3. Hearts in Atlantis (1999)
Told through interconnected stories set during the Vietnam era, Hearts in Atlantis trades horror for haunting nostalgia. It’s King at his most literary—exploring the loss of innocence, the draft, and the lingering ghosts of childhood. The 2001 film adaptation starred Anthony Hopkins and a young Anton Yelchin, though it only adapts part of the book’s sweeping narrative.
2. The Long Walk (1979, as Richard Bachman)
Long before The Hunger Games, King imagined a dystopia where 100 boys are forced to walk until only one survives. The story is sparse, philosophical, and disturbingly prescient about reality TV and endurance culture. Written while King was still a college student, The Long Walk remains one of his most enduringly discussed early works.
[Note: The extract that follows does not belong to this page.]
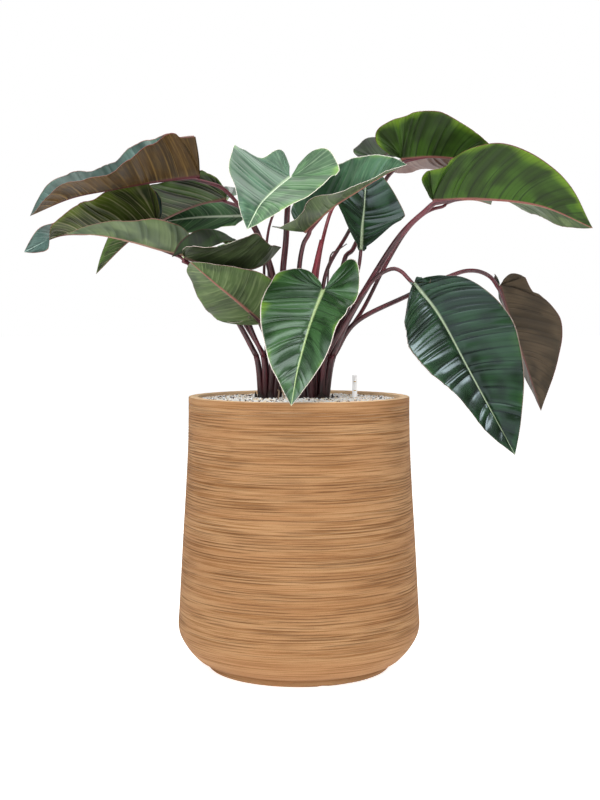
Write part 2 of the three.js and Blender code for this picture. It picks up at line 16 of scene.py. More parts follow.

Filmmaker André Øvredal was originally developing an adaptation but is no longer attached to the project.
1. Lisey’s Story (2006)
After her husband’s death, a widow uncovers the magical and terrifying world he kept hidden. It’s one of King’s most personal novels—he’s said it was inspired by his wife, Tabitha, and his near-fatal 1999 accident. Lisey’s Story later became a 2021 Apple TV+ miniseries produced by J.J. Abrams, with King writing every episode himself.